_DATASET CONTENT_.
·····

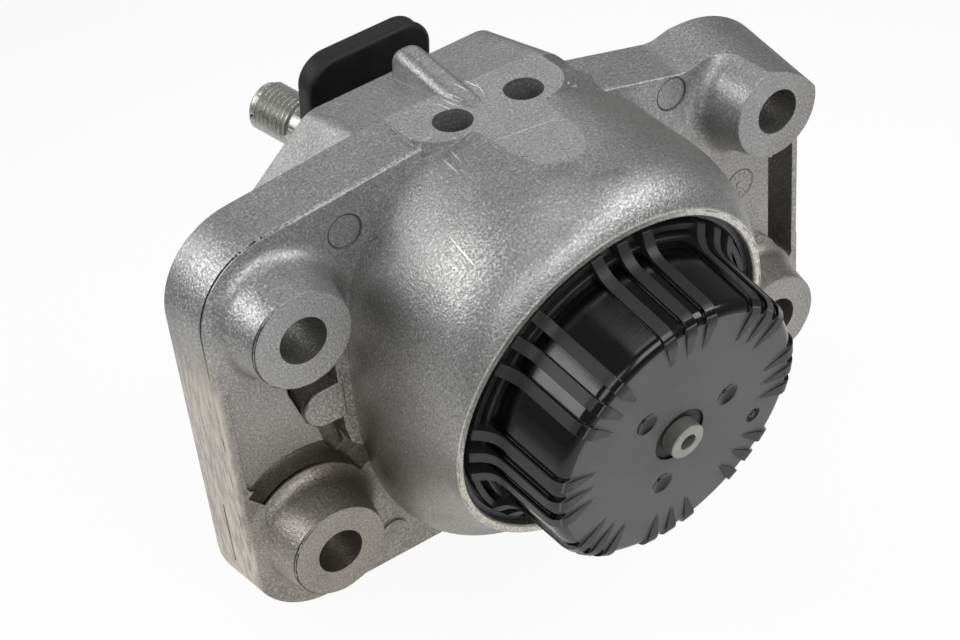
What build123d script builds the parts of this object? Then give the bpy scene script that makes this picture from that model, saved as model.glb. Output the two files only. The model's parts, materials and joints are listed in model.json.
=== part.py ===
from build123d import *
from math import cos, radians, sin
import os

# Engine mount, lengths in millimetres, angles in degrees.
# The row frame has X along the flange, Z up and Y pointing away from the cap.
# Its origin is the centre of the four bolt faces, which lie in the plane Y = 0.

# Bolt pattern and bosses
bolt_span_x = 136.0
bolt_span_z = 65.4
bolt_hole_d = 12.0
boss_face_d = 24.8
boss_root_d = 30.5
boss_height = 12.8
boss_root_fillet = 4.5
boss_edge_r = 0.3

# Flange plate
plate_thickness = 14.4
plate_draft = 7.0
end_margin = 19.9
top_margin = 20.0
right_top_margin = 16.2
bottom_margin = 27.4
corner_r = 21.5
right_top_corner_r = 28.0
right_top_dip = 1.6
right_top_dip_x = 50.0
right_top_crest_x = 56.0
right_top_crest_r = 6.0
right_top_dip_r = 10.0
shoulder_x = 24.0
shoulder_z = 53.2
shoulder_r = 4.0
land_end_r = 3.0
front_edge_r = 0.5

# Tilted axis of the rubber and fluid parts
axis_x = -5.1
axis_z = 7.8
axis_drop = 8.35
axis_swing = 3.1

# Dome and rim, stations run forward along the tilted axis from the bolt faces
rim_station = 26.4
rim_outer_d = 91.8
rim_lip = 2.1
rim_chamfer = 0.5
dome_shift = 1.6
dome_root_width = 96.4
dome_root_height = 127.0
dome_root_z = -0.5
dome_root_sink = 7.0
dome_waist_width = 97.4
dome_waist_height = 118.6
dome_waist_z = 0.8
dome_shoulder_station = 16.0
dome_shoulder_width = 94.6
dome_shoulder_height = 105.0
dome_fullness = 0.744
dome_shoulder_fullness = 0.73

# Land with the two top holes
land_z = 59.3
land_width = 43.0
land_front = 9.4
land_corner_r = 9.0
land_slope = 16.0
land_run = 15.0
land_hole_d = 9.6
land_hole_pitch = 19.7
land_hole_y = 15.6
land_hole_depth = 11.0

# Hood behind the flange
hood_rear_station = 56.0
hood_root_station = 17.0
hood_cavity_station = 29.0
hood_wall = 4.6
hood_overlap = 2.0
hood_top = 38.8
hood_root_top = 52.0
hood_offset = -0.9
hood_bottom = 36.0
hood_root_bottom = 46.0
hood_half_width = 47.2
hood_root_half_width = 50.5
hood_flat_half = 26.5
hood_shoulder = 19.0
hood_right_shoulder = 13.5
hood_root_shoulder = 25.0
hood_side_bottom = 16.0
hood_corner_r = 7.0
ridge_width = 7.4
ridge_height = 48.6
ridge_offset = -1.2
ridge_rear_gap = 1.5

# Pockets in the front of the flange
web_pocket_depth = 1.6
deep_pocket_depth = 8.5
deep_pocket_reach = 6.5
pocket_border = 4.8
pocket_corner_r = 1.5
strip_width = 3.6
channel_border = 3.6
channel_width = 6.8
channel_depth = 10.5
channel_slant = 10.5
right_panel_gap = 3.0
right_panel_rise = 5.5
right_panel_r = 3.0
moat_outer_r = 22.8
moat_width = 5.6
moat_depth = 6.5
moat_start = 30.0
moat_end = 132.0
lug_width = 10.6
lug_reach = 10.0
lug_stand = 0.7
ejector_mark_d = 8.6
ejector_mark_depth = 0.3
left_mark_inset = 40.3
left_mark_drop = 7.3
right_mark_inset = 42.5
right_mark_drop = 7.5
raised_mark_d = 7.6
raised_mark_height = 0.5
raised_mark_inset = 41.2
raised_mark_lift = 10.8
side_slot_length = 19.0
side_slot_width = 0.8
side_slot_lift = 30.1

# Pockets in the back of the flange
rear_pocket_depth = 8.0
rear_side_pocket_depth = 3.5
rear_bottom_pocket_height = 9.0
rear_rib = 4.5
rear_pocket_r = 4.0

# Bore of the housing
stack_bore_d = 83.2
cap_seat_station = 19.5
spring_seat_station = -6.0
spring_seat_bore_d = 74.0
throat_d = 66.0
throat_station = -24.0
snap_groove_depth = 0.9
slip_gap = 0.1

# Ribbed bottom cap
cap_face_station = 49.0
cap_front_d = 71.0
cap_root_d = 73.4
cap_wall = 2.6
cap_wall_flare = 0.5
cap_edge_r = 3.2
cap_flange_gap = 0.5
cap_flange_thickness = 3.0
cap_step_station = 26.0
cap_step_d = 77.0
cap_step_back = 23.7
cap_step_flare = 1.4
cap_ridge_sink = 0.5
cap_ridge_width = 1.5
cap_ridge_station = 25.4
cap_spigot_depth = 2.6
rib_groups = 8
ribs_per_group = 3
rib_pitch_angle = 10.0
rib_width = 3.0
rib_height = 1.0
rib_kink_station = 28.6
rib_kink_r = 6.0
rib_rim_gap = 1.8
rib_outer_station = 25.6
rib_tip_d = 47.0
rib_face_height = 0.7
dimple_count = 3
dimple_circle_d = 29.6
dimple_angle = 15.0
dimple_d = 6.4
dimple_depth = 1.0
clock_circle_d = 51.6
clock_angle = -22.0
clock_d = 4.2
clock_depth = 0.3

# Snap ring that holds the cap
snap_ring_thickness = 1.6
snap_ring_gap_angle = 24.0
snap_ring_rib_gap = 0.4

# Vacuum port
port_d = 9.5
port_bore_d = 4.4
port_stand = 3.0
port_chamfer = 0.3
grommet_d = 12.0
grommet_flange_d = 14.4
grommet_flange = 0.8
grommet_recess = 1.4
port_o_ring_d = 2.0

# Fluid channel plates, membrane, cup and bellows
bead_thickness = 4.0
lower_plate_thickness = 6.0
upper_plate_thickness = 4.0
channel_mean_d = 66.0
channel_section = 6.0
channel_depth_upper = 1.6
channel_depth_lower = 3.4
channel_arc = 300.0
grid_hole_d = 3.0
grid_rings = 2
plate_seal_d = 1.8
rivet_d = 3.0
rivet_head_d = 5.0
rivet_head = 0.9
rivet_count = 3
rivet_circle_d = 50.0
membrane_d = 46.0
membrane_thickness = 2.6
cup_d = 40.0
cup_depth = 9.0
cup_wall = 2.0
bellows_thickness = 1.8
bellows_fold_depth = 12.0
bellows_gap = 0.8
bellows_side_gap = 1.5
bellows_lean = 4.0
bellows_crest = 5.0
clamp_width = 4.0
clamp_thickness = 1.0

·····

_REQUIRED TASK_. Word for word, reproduce the listing above from its start up to and including the line that has "boss_edge_r = 0.3". Give only those lines.

_WORKED SOLUTION_.
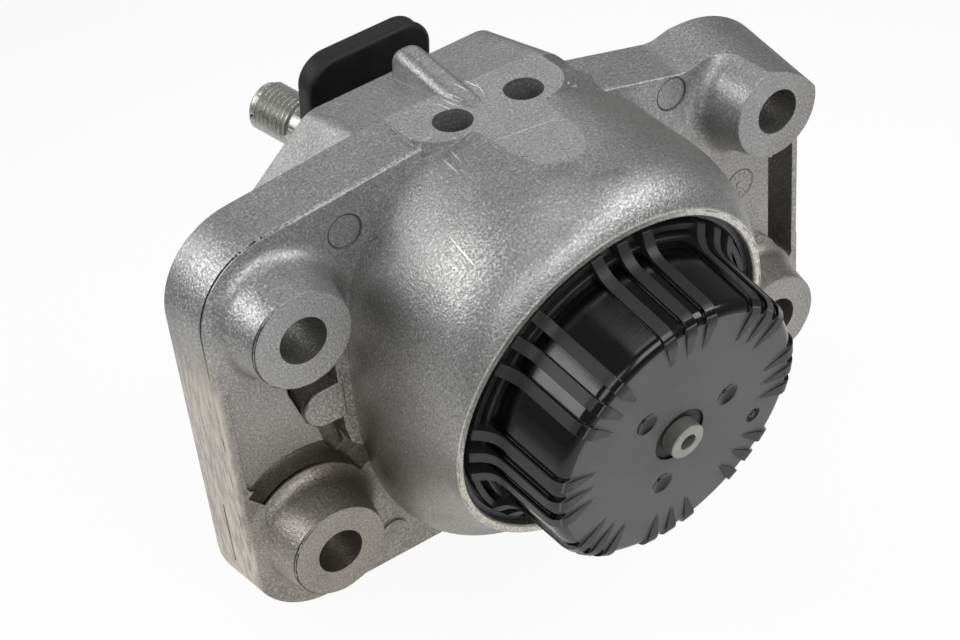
What build123d script builds the parts of this object? Then give the bpy scene script that makes this picture from that model, saved as model.glb. Output the two files only. The model's parts, materials and joints are listed in model.json.
=== part.py ===
from build123d import *
from math import cos, radians, sin
import os

# Engine mount, lengths in millimetres, angles in degrees.
# The row frame has X along the flange, Z up and Y pointing away from the cap.
# Its origin is the centre of the four bolt faces, which lie in the plane Y = 0.

# Bolt pattern and bosses
bolt_span_x = 136.0
bolt_span_z = 65.4
bolt_hole_d = 12.0
boss_face_d = 24.8
boss_root_d = 30.5
boss_height = 12.8
boss_root_fillet = 4.5
boss_edge_r = 0.3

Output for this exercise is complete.